Maybe I just happened upon posts that particularly touched me and the responder saw something I didn’t. But there were a couple in particular the pain came right out of the computer screen to me, but the answer was along the lines of “tough”, and it made me feel terrible and angry and I wanted to tell them I was so sorry they were being chastised for wanting something that might be healing to them.

Anyway, that’s it, that’s why I initially had those questions and what confuses me.

Again, I do thank you both for your time in reading and responding as I am sure this is volunteer (Or very close) and I am sure you try to helps hundreds of people everyday and its got to be tough.

Remarriage Expert

Again, I think you’re misreading Rebecca’s intent there. Many times we’re not just answering you, the poster, we’re answering for all who come to this website to read in the future as well. Please read her answer in that light.

As a woman who just recently underwent a mastectomy, I am not without feelings for those who want to celebrate life. I’m just confused as to why it has to be with a wedding or anything that has to appear to be a wedding – like a wedding cake, for example. A wedding cake is for a wedding, a birthday cake for a birthday, etc. Make the cake reflect your event. Having your father escort you down the aisle appears like a bride with the father giving her away, which to many may seem silly since you’re already married and have a family of your own. Sure, get Dad involved, but maybe in a more appropriate role – one that doesn’t appear to your guests as anything like dad walking a bride down the aisle. Same with the clothing and the party. I think what we say most of the time is to avoid appearing silly plan an event that is age appropriate and event appropriate. And, I don’t believe we ever say, “you can’t have that” because, actually, you can have whatever you want. As Rebecca said, there are no etiquette police.

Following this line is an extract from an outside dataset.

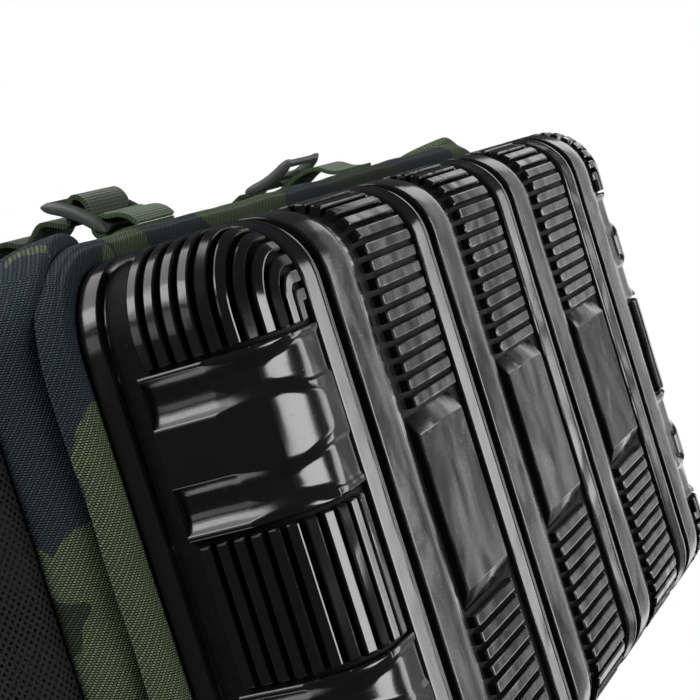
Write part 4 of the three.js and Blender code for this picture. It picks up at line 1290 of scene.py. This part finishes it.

If all we’re talking about were a cake then, gee, have the dang cake. But, in most cases, it’s not about a cake – it’s usually about all of it including the parties, white dress and veil, gifts, registry, and the hooplah. You may be tearing out bits and pieces. Please read our website as a whole instruction.

I, in fact, do feel like, hey, you made a decision, now live with it. That’s life. It’s a concept this upcoming generation just doesn’t get. They want it all. It’s one of the reasons our economy is in the mess it is. But, I digress…

So, at the end of the day, you got our advice and reviewed the website. You can choose to accept the information, or not, it’s totally your choice.